- Born: 1945 (age 80–81) Southey, Saskatchewan
- Known for: painter, graphic artist, installation artist, printmaker

= Donna Kriekle =

Canadian artist (born 1945)

Donna Kriekle (born 1945) is a Canadian artist who lives in Regina, Saskatchewan.

Kriekle was born in Southey, Saskatchewan. She received a Bachelor of Arts degree from the University of Regina in 1969, where she studied with Arthur McKay, Ted Godwin, and Doug Morton.
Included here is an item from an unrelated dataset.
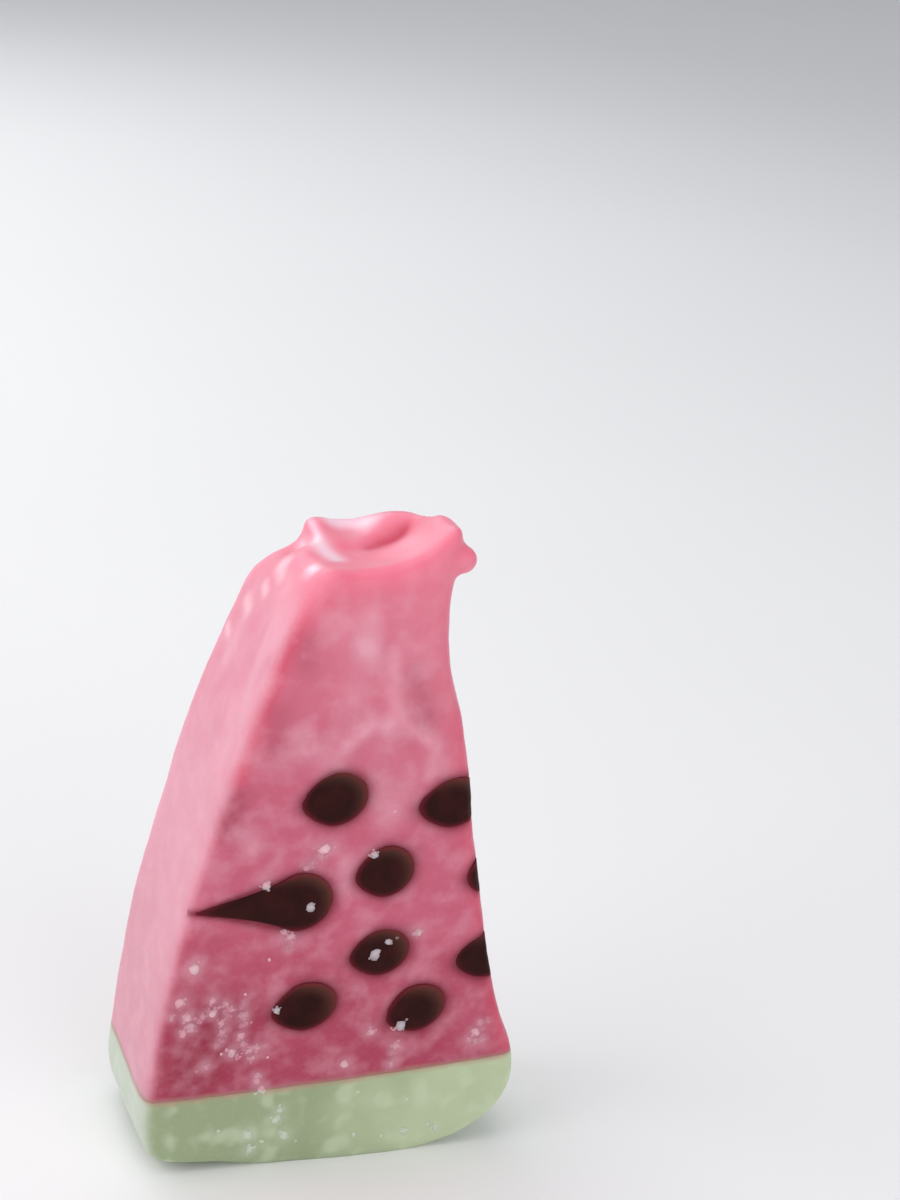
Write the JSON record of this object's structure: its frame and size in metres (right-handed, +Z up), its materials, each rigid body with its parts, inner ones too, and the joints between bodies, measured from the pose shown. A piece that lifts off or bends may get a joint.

She also took art classes at Concordia University in 1970.

== Career ==
Kriekle taught painting at the University of Regina's Extension Division from 1980 to 1989 and through the MacKenzie Art Gallery's Outreach Program from 1984 to 1985. Her artwork was featured on the fine silver maple leaf fractional set of collector coins released in 2015 from the Royal Canadian Mint commemorating the historic reign of Her Majesty Queen Elizabeth II.

== Sources ==
- "Artist/Maker Name 'Kriekle, Donna'" Artists in Canada. Retrieved 27 February 2016.
- "Donna Kriekle" ArtSask. Retrieved 27 February 2016.
- Kriekle, Donna and Zepp, Norman. Donna Kriekle : Artists with Their Work. Regina, Sask.: Norman Mackenzie Art Gallery, 1984.
- Kriekle, Donna. Life lines. Regina : Dunlop Art Gallery, 1993.